Approximately a third of professionals in Australia’s real estate sector foresee a “revolutionary impact” stemming from the integration of artificial intelligence (AI), yet a similar proportion have yet to initiate any AI adoption measures.
These findings emerge from the latest Yardi/Property Council of Australia technology survey, the fourth in an annual series that tracks technology attitudes and practices across investors, fund managers, developers, and consultancies, providing deep insights into technology adoption trends.
Michael Zorbas, Chief Executive Officer of the Property Council, asserts that the AI wave is inevitable and predicts it will substantially reshape the property sector for the better.
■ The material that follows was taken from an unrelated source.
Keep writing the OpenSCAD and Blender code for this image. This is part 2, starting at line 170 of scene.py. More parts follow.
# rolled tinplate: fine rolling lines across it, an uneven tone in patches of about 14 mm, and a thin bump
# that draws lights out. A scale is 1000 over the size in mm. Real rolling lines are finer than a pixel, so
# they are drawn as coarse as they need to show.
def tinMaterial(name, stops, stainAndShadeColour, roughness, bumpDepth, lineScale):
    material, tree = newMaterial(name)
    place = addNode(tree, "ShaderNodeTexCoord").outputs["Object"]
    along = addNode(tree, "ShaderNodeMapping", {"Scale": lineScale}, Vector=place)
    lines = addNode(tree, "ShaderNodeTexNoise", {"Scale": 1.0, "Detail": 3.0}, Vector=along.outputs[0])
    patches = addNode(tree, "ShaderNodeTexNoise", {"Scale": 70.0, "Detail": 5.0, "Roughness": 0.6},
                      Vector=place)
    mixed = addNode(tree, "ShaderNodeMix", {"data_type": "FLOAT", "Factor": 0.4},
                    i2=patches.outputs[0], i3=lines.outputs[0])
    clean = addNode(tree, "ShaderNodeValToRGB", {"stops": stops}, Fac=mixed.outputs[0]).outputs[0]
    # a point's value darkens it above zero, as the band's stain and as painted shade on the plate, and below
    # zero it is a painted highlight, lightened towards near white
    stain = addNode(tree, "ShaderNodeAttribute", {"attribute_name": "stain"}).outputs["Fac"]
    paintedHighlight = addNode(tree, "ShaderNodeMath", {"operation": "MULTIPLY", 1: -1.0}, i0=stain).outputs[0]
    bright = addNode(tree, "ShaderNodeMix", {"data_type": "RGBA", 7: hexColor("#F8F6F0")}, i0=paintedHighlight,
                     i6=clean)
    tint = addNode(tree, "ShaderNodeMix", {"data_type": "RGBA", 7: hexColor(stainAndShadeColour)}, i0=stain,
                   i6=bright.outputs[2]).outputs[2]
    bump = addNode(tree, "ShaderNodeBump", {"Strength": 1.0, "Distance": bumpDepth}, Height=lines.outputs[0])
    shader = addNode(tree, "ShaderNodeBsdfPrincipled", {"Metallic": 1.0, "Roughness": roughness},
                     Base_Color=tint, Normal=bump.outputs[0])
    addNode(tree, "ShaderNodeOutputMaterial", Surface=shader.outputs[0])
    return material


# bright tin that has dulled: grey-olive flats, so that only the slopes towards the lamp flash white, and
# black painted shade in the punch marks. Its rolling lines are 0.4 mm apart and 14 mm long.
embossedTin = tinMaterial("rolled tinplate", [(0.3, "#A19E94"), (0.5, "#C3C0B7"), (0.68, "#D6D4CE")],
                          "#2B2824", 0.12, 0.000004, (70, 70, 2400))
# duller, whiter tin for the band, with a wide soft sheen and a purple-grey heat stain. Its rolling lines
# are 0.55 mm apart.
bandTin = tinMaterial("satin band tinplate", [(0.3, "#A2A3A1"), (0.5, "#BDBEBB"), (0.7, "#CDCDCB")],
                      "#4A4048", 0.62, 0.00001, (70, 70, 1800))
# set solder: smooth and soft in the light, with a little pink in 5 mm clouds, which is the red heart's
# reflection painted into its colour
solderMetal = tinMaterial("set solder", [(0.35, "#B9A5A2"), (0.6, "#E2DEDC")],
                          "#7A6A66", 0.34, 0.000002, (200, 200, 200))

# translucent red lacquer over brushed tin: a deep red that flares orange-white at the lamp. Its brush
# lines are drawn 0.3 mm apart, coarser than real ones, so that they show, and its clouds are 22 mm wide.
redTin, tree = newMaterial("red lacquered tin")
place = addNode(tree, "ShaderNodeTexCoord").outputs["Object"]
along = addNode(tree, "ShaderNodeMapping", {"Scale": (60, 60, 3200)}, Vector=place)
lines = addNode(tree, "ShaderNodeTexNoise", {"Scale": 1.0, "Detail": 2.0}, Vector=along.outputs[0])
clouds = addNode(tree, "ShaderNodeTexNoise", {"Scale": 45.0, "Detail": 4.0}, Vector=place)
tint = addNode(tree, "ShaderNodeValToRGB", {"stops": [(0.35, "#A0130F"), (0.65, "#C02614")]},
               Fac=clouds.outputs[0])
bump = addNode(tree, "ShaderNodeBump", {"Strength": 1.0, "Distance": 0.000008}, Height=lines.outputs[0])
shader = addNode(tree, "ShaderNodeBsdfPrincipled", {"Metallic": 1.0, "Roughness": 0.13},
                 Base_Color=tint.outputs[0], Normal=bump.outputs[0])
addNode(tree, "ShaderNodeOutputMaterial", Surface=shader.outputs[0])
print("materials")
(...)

“The AI genie is out of the bottle. With automation, AI, smart building systems, and intelligent devices disrupting every facet of the real estate value chain, the status quo is shifting.”
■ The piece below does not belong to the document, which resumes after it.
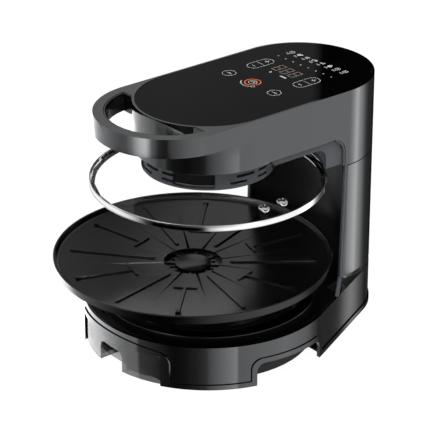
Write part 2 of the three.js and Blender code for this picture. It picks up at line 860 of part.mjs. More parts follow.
// Black moulding that closes the column: a hollow front wall that follows the plate's rim, and a top
function columnLiner() {
  const inset = casingWall + seatGap;
  const sweepRadius = plateRadius + plateSweepGap;
  const sweep = (radius) => circle(radius, wideSteps, 0, plateSeatBack);
  const trimInside = headRadius - trimDepth - seatGap;
  const inside = [
    ...arc(0, columnBack, headRadius - inset, 0, 180, largeSteps),
    point(-headRadius + inset, columnBack / 2), point(headRadius - inset, columnBack / 2),
  ];
  const block = prism(inside, baseHeight, columnTop);
  const frontCut = prism(sweep(sweepRadius), 0, splitHeight + cutOverrun);
  const hollow = cut(
    prism(inside, 0, columnTop - columnLinerWall),
    prism(sweep(sweepRadius + columnLinerWall), 0, splitHeight + cutOverrun));
  const trimWay = (side) => prism(
    rectangle(side * trimInside, 0, side * headRadius, trimHeadFront + trimWidth + seatGap),
    0, splitHeight + cutOverrun);
  return cut(block, frontCut, hollow, hingePocket(), trimWay(1), trimWay(-1));
}

function powerBoard() {
  const half = powerBoardWidth / 2;
  const board = prism(rectangle(-half, powerBoardBack, half, powerBoardBack + boardThickness),
    powerBoardLow, powerBoardHigh);
  const back = powerBoardBack + boardThickness;
  const relay = prism(rectangle(-half / 2, back, 0, back + half / 3), powerBoardLow + half / 3, powerBoardLow + half);
  const transformer = prism(rectangle(half / 4, back, half * 0.8, back + half / 2),
    powerBoardLow + half / 3, powerBoardLow + half);
  const capacitor = post(half / 6, powerBoardHigh - half, powerBoardHigh - half / 2, smallSteps,
    -half / 2, back + half / 6 - boardThickness / 2);
  const legs = [-1, 1].map((side) => prism(
    rectangle(side * half - boardThickness, powerBoardBack, side * half + boardThickness, back),
    deckTop + seatGap, powerBoardLow));
  return join(board, relay, transformer, capacitor, ...legs);
}

// Hinge at the back of the split: outer knuckles on the column, the middle one on the head
function barrel(from, to) {
  return cut(
    postX(barrelRadius, from, to, smallSteps, hingeBack, splitHeight),
    postX(pinRadius + seatGap, from - cutOverrun, to + cutOverrun, smallSteps, hingeBack, splitHeight));
}

function leaf(low, high) {
  const front = hingeBack - barrelRadius;
  return prism(rectangle(-leafHalf, front, leafHalf, front + leafThickness), low, high);
}

function knuckleWeb(from, to, low, high) {
  const front = hingeBack - barrelRadius;
  return cut(
    prism(rectangle(from, front, to, front + leafThickness), low, high),
    postX(pinRadius + seatGap, from - cutOverrun, to + cutOverrun, smallSteps, hingeBack, splitHeight));
}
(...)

Michael Zorbas, Chief Executive Officer of the Property Council
The global AI market, valued at US$196.63 billion in 2023, is projected to grow at a compound annual rate of 37.3% until 2030. Despite these growth prospects, the Yardi/Property Council of Australia technology survey reveals that not all real estate companies are progressing at a swift pace.
Of the 341 industry professionals surveyed in November 2023, 31% admitted to not having taken any steps toward AI adoption, with 62% believing that real estate lags behind other sectors in technology adoption. Only slightly over 40% were gearing up to harness AI, and 26% had already implemented AI systems.
The perception of AI’s impact varies across sectors, with 63% of respondents from financial institutions viewing AI as revolutionary compared to just 18% of fund managers. This discrepancy could be attributed to the finance sector’s early adoption of AI and automation for various functions, from fraud detection to customer service.
In parallel surveys conducted among Asian property professionals, a significant 56% of respondents from Mainland China and a staggering 67% from India anticipate a revolutionary impact on real estate, fueled by substantial investments and a burgeoning pool of AI talent.
Julian Kezelman, Innovation Director at Taronga Ventures, points to data management challenges, technical capability gaps, and ambiguity around key use cases as factors contributing to Australian real estate companies’ cautious approach to AI adoption.
Bernie Devine, Senior Regional Director of Asia-Pacific at Yardi, suggests that Australia’s real estate industry may be apprehensive about falling behind in the technology race.
“Only nine per cent of respondents believe Australia is at the forefront, in stark contrast to our Asian counterparts. However, the rapid advancement and implementation of AI and tech solutions are compelling companies to reevaluate their technology strategies to stay competitive.”
Bernie Devine, Senior Regional Director of Asia-Pacific at Yardi
Popular AI use cases in 2024, according to Forbes research, include responding to messages, financial inquiries, travel planning, and crafting social media posts. Yardi is already integrating AI into its platforms, with features like AI chatbots on Yardi Rentcafe simplifying lease negotiations, rent collection, and maintenance scheduling.
Alice Drew, Lendlease’s Head of Place Futures, emphasizes that while technology, including generative AI, won’t replace human roles, it will enhance productivity and creativity, extending beyond limitations.
In concluding, Devine underscores Yardi’s steadfast commitment to transparency, scrutiny, and regulatory oversight in the development of AI. It is imperative to tread cautiously in the integration of AI into real estate practices. Nonetheless, the survey reveals a prevailing sentiment among respondents recognizing AI as a pivotal force capable of enhancing service delivery and fostering the creation of superior living environments.